Clothes line or clothes nurse

Not trendy but enduring fashion

Working in the Netherlands as a technical consultant sometimes has me as probably the best formally dressed man in any office in the land.

I would not be absent in a 1950s London street, bowler hat, pocket square matching tie, brogues or better, umbrella and the Daily Telegraph under my arm.

However, the Western Europeans summers does make one suffer, the high humidity, something strangely absent from the area of the Tropics I grew up in means one has to dress a lot lighter with cropped sleeves, new wool suits and sometimes the anathema of a missing under-vest.

There is no point secreting manly pheromones in the office; that is no place to exact the full penalty for being attractive or being attracted to others - Perish the thought!

The clothes nurse

Clothes can tell a few tales and now they are being made to monitor your health through sweat for acidity, salinity and perspiration.

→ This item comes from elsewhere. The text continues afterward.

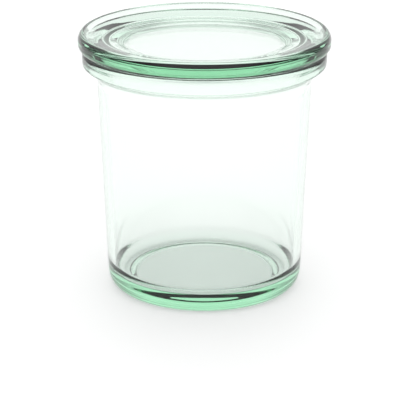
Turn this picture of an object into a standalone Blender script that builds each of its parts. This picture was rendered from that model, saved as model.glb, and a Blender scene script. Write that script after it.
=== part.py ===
# Glass preserving jar with its loose glass lid resting on the rim.
# Lengths are in metres, +Z is up and the jar stands on the plane z = 0.
# Both parts are turned shapes: a profile at +X swept round the Z axis.

import math

import bpy

# Turning
TURN_STEPS = 96
MERGE_DISTANCE = 0.00001
ARC_STEPS = 5

# Jar body, a straight taper between two measured heights
BODY_LOW_HEIGHT = 0.0050
BODY_LOW_RADIUS = 0.03495
BODY_HIGH_HEIGHT = 0.0750
BODY_HIGH_RADIUS = 0.03790
WALL_THICKNESS = 0.0027

# Jar base
CONTACT_OUTER_RADIUS = 0.0305
CONTACT_INNER_RADIUS = 0.0272
BASE_CORNER_HEIGHT = 0.0060
PUSH_UP_HEIGHT = 0.0014
PUSH_UP_RADIUS = 0.0245
FLOOR_HEIGHT = 0.0060
FLOOR_RADIUS = 0.0275
FLOOR_CORNER_HEIGHT = 0.0045

# Jar rim
RIM_TOP_HEIGHT = 0.0867
RIM_RADIUS = 0.0431
RIM_TOP_ROUND = 0.0016
RIM_UNDERSIDE_HEIGHT = 0.0814
RIM_LOWER_ROUND = 0.0013
RIM_FILLET_END_HEIGHT = 0.0745
MOUTH_RADIUS = 0.0363
MOUTH_EDGE_ROUND = 0.0008
MOUTH_SEAT_HEIGHT = 0.0835
INNER_WALL_TOP_HEIGHT = 0.0780

# Lid flange
SEAT_GAP = 0.0003
LID_RADIUS = 0.0445
FLANGE_UNDERSIDE_HEIGHT = RIM_TOP_HEIGHT + SEAT_GAP
FLANGE_TOP_HEIGHT = 0.09316
FLANGE_CREST_RADIUS = 0.0415
FLANGE_TOP_ROUND_WIDTH = 0.0020
FLANGE_TOP_ROUND_HEIGHT = 0.0029
FLANGE_LOWER_ROUND_WIDTH = 0.0030
FLANGE_LOWER_ROUND_HEIGHT = 0.0024

# Lid dish and panel
DISH_EDGE_RADIUS = 0.0341
DISH_EDGE_HEIGHT = 0.0918
PANEL_RADIUS = 0.0280
PANEL_HEIGHT = 0.0896
PANEL_FILLET = 0.0008
PANEL_UNDERSIDE_HEIGHT = 0.0856
PANEL_UNDERSIDE_RADIUS = 0.0300

# Lid plug, the ring below the flange that sits inside the mouth
PLUG_RADIUS = 0.0356
PLUG_LOWER_HEIGHT = 0.0846
PLUG_CORNER = 0.0010
PLUG_INNER_RADIUS = 0.0318

# Glass seen as one plain colour on the solids
GLASS_COLOUR = (0.80, 0.90, 0.84, 1.0)
GLASS_ROUGHNESS = 0.05


def body_radius(height):
    """Outer radius of the tapered body at a height."""
    slope = (BODY_HIGH_RADIUS - BODY_LOW_RADIUS) / (BODY_HIGH_HEIGHT - BODY_LOW_HEIGHT)
    return BODY_LOW_RADIUS + slope * (height - BODY_LOW_HEIGHT)


def arc(centre_r, centre_z, width, height, start, end, steps=ARC_STEPS):
    """Points of an ellipse arc from a start to an end angle in degrees."""
    points = []
    for index in range(steps + 1):
        angle = math.radians(start + (end - start) * index / steps)
        points.append((centre_r + width * math.cos(angle), centre_z + height * math.sin(angle)))
    return points


def jar_profile():
    """Profile from the middle of the floor, up inside, over the rim and down outside."""
    corner_top = FLOOR_HEIGHT + FLOOR_CORNER_HEIGHT
    inner_low = body_radius(corner_top) - WALL_THICKNESS
    inner_high = body_radius(INNER_WALL_TOP_HEIGHT) - WALL_THICKNESS
    neck = body_radius(RIM_FILLET_END_HEIGHT)
    fillet_width = RIM_RADIUS - RIM_LOWER_ROUND - neck
    fillet_height = RIM_UNDERSIDE_HEIGHT - RIM_FILLET_END_HEIGHT
    corner_side = body_radius(BASE_CORNER_HEIGHT)
    points = [(0.0, FLOOR_HEIGHT)]
    points += arc(FLOOR_RADIUS, corner_top, inner_low - FLOOR_RADIUS, FLOOR_CORNER_HEIGHT, -90, 0)
    points.append((inner_high, INNER_WALL_TOP_HEIGHT))
    points.append((MOUTH_RADIUS, MOUTH_SEAT_HEIGHT))
    points += arc(MOUTH_RADIUS + MOUTH_EDGE_ROUND, RIM_TOP_HEIGHT - MOUTH_EDGE_ROUND,
                  MOUTH_EDGE_ROUND, MOUTH_EDGE_ROUND, 180, 90, 3)
    points += arc(RIM_RADIUS - RIM_TOP_ROUND, RIM_TOP_HEIGHT - RIM_TOP_ROUND,
                  RIM_TOP_ROUND, RIM_TOP_ROUND, 90, 0)
    points += arc(RIM_RADIUS - RIM_LOWER_ROUND, RIM_UNDERSIDE_HEIGHT + RIM_LOWER_ROUND,
                  RIM_LOWER_ROUND, RIM_LOWER_ROUND, 0, -90, 4)
    points += arc(RIM_RADIUS - RIM_LOWER_ROUND, RIM_FILLET_END_HEIGHT,
                  fillet_width, fillet_height, 90, 180, 6)[1:]
    points += arc(CONTACT_OUTER_RADIUS, BASE_CORNER_HEIGHT,
                  corner_side - CONTACT_OUTER_RADIUS, BASE_CORNER_HEIGHT, 0, -90, 6)
    points.append((CONTACT_INNER_RADIUS, 0.0))
    points.append((PUSH_UP_RADIUS, PUSH_UP_HEIGHT))
    points.append((0.0, PUSH_UP_HEIGHT))
    return points


def lid_profile():
    """Profile from the middle of the panel, over the flange and back below the plug."""
    points = [(0.0, PANEL_HEIGHT)]
    points.append((PANEL_RADIUS - PANEL_FILLET, PANEL_HEIGHT))
    points.append((PANEL_RADIUS + PANEL_FILLET, PANEL_HEIGHT + PANEL_FILLET / 2))
    points.append((DISH_EDGE_RADIUS - PANEL_FILLET, DISH_EDGE_HEIGHT - PANEL_FILLET / 3))
    points.append((DISH_EDGE_RADIUS + PANEL_FILLET, DISH_EDGE_HEIGHT + PANEL_FILLET / 4))
    points.append((FLANGE_CREST_RADIUS - PANEL_FILLET, FLANGE_TOP_HEIGHT - PANEL_FILLET / 8))
    points += arc(LID_RADIUS - FLANGE_TOP_ROUND_WIDTH, FLANGE_TOP_HEIGHT - FLANGE_TOP_ROUND_HEIGHT,
                  FLANGE_TOP_ROUND_WIDTH, FLANGE_TOP_ROUND_HEIGHT, 90, 0, 6)
    points += arc(LID_RADIUS - FLANGE_LOWER_ROUND_WIDTH,
                  FLANGE_UNDERSIDE_HEIGHT + FLANGE_LOWER_ROUND_HEIGHT,
                  FLANGE_LOWER_ROUND_WIDTH, FLANGE_LOWER_ROUND_HEIGHT, 0, -90, 6)
    points.append((PLUG_RADIUS, FLANGE_UNDERSIDE_HEIGHT))
    points += arc(PLUG_RADIUS - PLUG_CORNER, PLUG_LOWER_HEIGHT + PLUG_CORNER,
                  PLUG_CORNER, PLUG_CORNER, 0, -90, 3)
    points.append((PLUG_INNER_RADIUS, PLUG_LOWER_HEIGHT))
    points.append((PANEL_UNDERSIDE_RADIUS, PANEL_UNDERSIDE_HEIGHT))
    points.append((0.0, PANEL_UNDERSIDE_HEIGHT))
    return points


def glass_material(name):
    """Pale green glass."""
    material = bpy.data.materials.new(name)
    material.use_nodes = True
    shader = material.node_tree.nodes["Principled BSDF"]
    shader.inputs["Base Color"].default_value = GLASS_COLOUR
    shader.inputs["Roughness"].default_value = GLASS_ROUGHNESS
    shader.inputs["Metallic"].default_value = 0.0
    material.diffuse_color = GLASS_COLOUR
    return material


def turned(name, points, collection):
    """A closed body turned from a profile by a Screw modifier."""
    mesh = bpy.data.meshes.new(name)
    edges = [(index, index + 1) for index in range(len(points) - 1)]
    mesh.from_pydata([(radius, 0.0, height) for radius, height in points], edges, [])
    mesh.update()
    body = bpy.data.objects.new(name, mesh)
    collection.objects.link(body)
    mesh.materials.append(glass_material(name + "_glass"))
    screw = body.modifiers.new("turn", "SCREW")
    screw.axis = "Z"
    screw.angle = 2 * math.pi
    screw.steps = TURN_STEPS
    screw.render_steps = TURN_STEPS
    screw.use_merge_vertices = True
    screw.merge_threshold = MERGE_DISTANCE
    screw.use_smooth_shade = True
    return body


for old in list(bpy.data.objects):
    bpy.data.objects.remove(old, do_unlink=True)

jar_parts = bpy.data.collections.new("preserving_jar")
bpy.context.scene.collection.children.link(jar_parts)
turned("jar", jar_profile(), jar_parts)
turned("lid", lid_profile(), jar_parts)
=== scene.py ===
import math

import bpy
import numpy as np
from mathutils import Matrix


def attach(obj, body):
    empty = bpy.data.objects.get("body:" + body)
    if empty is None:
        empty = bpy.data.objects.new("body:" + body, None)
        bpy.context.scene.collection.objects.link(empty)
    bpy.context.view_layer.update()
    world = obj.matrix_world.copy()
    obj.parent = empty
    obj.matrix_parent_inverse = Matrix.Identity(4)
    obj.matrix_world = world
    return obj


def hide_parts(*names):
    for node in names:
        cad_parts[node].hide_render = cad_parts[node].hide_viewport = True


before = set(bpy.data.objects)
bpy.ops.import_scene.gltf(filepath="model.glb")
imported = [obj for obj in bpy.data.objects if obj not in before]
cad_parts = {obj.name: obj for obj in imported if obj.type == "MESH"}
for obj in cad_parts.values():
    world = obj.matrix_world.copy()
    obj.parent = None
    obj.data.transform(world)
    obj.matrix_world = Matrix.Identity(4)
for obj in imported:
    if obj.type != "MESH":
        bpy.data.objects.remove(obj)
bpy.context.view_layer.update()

MM = 0.001

# Turned surfaces, lengths in millimetres
ROUND_STEPS = 360
ARC_STEPS = 18
SMALL_ARC_STEPS = 12
EDGE_ARC_STEPS = 8
WIDE_ARC_STEPS = 24
PLUG_ARC_STEPS = 10
LINE_STEP = 0.9

# Jar body and base
BODY_LOW_HEIGHT = 5.0
BODY_LOW_RADIUS = 34.95
BODY_HIGH_RADIUS = 37.90
BODY_RISE = 70.0
WALL_THICKNESS = 2.7
FLOOR_HEIGHT = 6.0
FLOOR_RADIUS = 27.5
FLOOR_CORNER_HEIGHT = 4.5
CONTACT_OUTER_RADIUS = 30.5
CONTACT_INNER_RADIUS = 27.2
BASE_CORNER_HEIGHT = 6.0
PUSH_UP_HEIGHT = 1.4
PUSH_UP_RADIUS = 24.5

# Jar rim
RIM_TOP_HEIGHT = 86.7
RIM_RADIUS = 43.1
RIM_TOP_ROUND = 1.6
RIM_UNDERSIDE_HEIGHT = 81.4
RIM_LOWER_ROUND = 1.3
RIM_FILLET_END_HEIGHT = 74.5
MOUTH_RADIUS = 36.3
MOUTH_EDGE_ROUND = 0.8
MOUTH_SEAT_HEIGHT = 83.5
INNER_WALL_TOP_HEIGHT = 78.0

# Lid, from the panel out to the flange, then the plug below it
PANEL_HEIGHT = 89.6
PANEL_RADIUS = 27.2
DISH_FOOT = (28.8, 90.0)
DISH_SLOPE_TOP = (33.3, 91.53)
DISH_EDGE = (34.9, 92.0)
FLANGE_CREST = (40.7, 93.06)
LID_RADIUS = 44.5
FLANGE_TOP_HEIGHT = 93.16
FLANGE_TOP_ROUND = (2.0, 2.9)
FLANGE_UNDERSIDE_HEIGHT = 87.0
FLANGE_LOWER_ROUND = (3.0, 2.4)
PLUG_RADIUS = 35.6
PLUG_LOWER_HEIGHT = 84.6
PLUG_CORNER = 1.0
PLUG_INNER_RADIUS = 31.8
PANEL_UNDERSIDE_RADIUS = 30.0
PANEL_UNDERSIDE_HEIGHT = 85.6

# Glass
GLASS_IOR = 1.52
GLASS_ROUGHNESS = 0.0
ABSORB_COLOUR = (0.125, 0.8125, 0.40, 1.0)
ABSORB_DENSITY = 16.0

# Pale floor, lengths in metres
FLOOR_SIZE = 8.0
FLOOR_DROP = 0.0002
FLOOR_COLOUR = (0.9, 0.9, 0.9, 1)
FLOOR_ROUGHNESS = 0.6
FLOOR_GLOW_COLOUR = (1, 1, 1, 1)
FLOOR_GLOW = 0.35

# Studio light by direction: full behind, above and in front, weaker far to the sides
FULL_LIGHT = 1.0
SIDE_LIGHT = 0.25
SIDE_FADE_START = 0.45
SIDE_FADE_END = 0.9

# Camera fitted to the outline, lengths in metres
CAMERA_PITCH = 19.33
CAMERA_DISTANCE = 0.700
CAMERA_AIM_HEIGHT = 0.03032
CAMERA_OFFSET_X = -0.0016
FOCAL_PIXELS = 1941.07
FRAME_PIXELS = 400
SENSOR_WIDTH = 36.0


def ellipse(centre_r, centre_z, width, height, start, end, steps=ARC_STEPS):
    """Ellipse arc: centre plus width times cosine and height times sine of the angle."""
    angle = np.radians(np.linspace(start, end, steps + 1))
    return np.c_[centre_r + width * np.cos(angle), centre_z + height * np.sin(angle)]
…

This technology should find application in recuperating patients, the chronically ill or injured athletes, but there is a marketing opportunity to a demographic of health freaks who would be pleased to know just that little bit more to develop a hypochondriac complex.

When these monitors begin to gather data and this data gets transmitted in such a way that it can be intercepted, it becomes a problem - it would be easy to see who is vulnerable and probably take advantage of that person - someone about to have a fit or a heart attack might just have that aggravated by the fact that an onlooker snoop knows just when to pounce.

The extension of this technology would be when it becomes reactive - a wearer begins to choke on something and the clothes administer the Heimlich Manoeuvre - the clothes malfunction and one is dangling from a clothes line - Now, what is the haute couture for clothes that nurse you?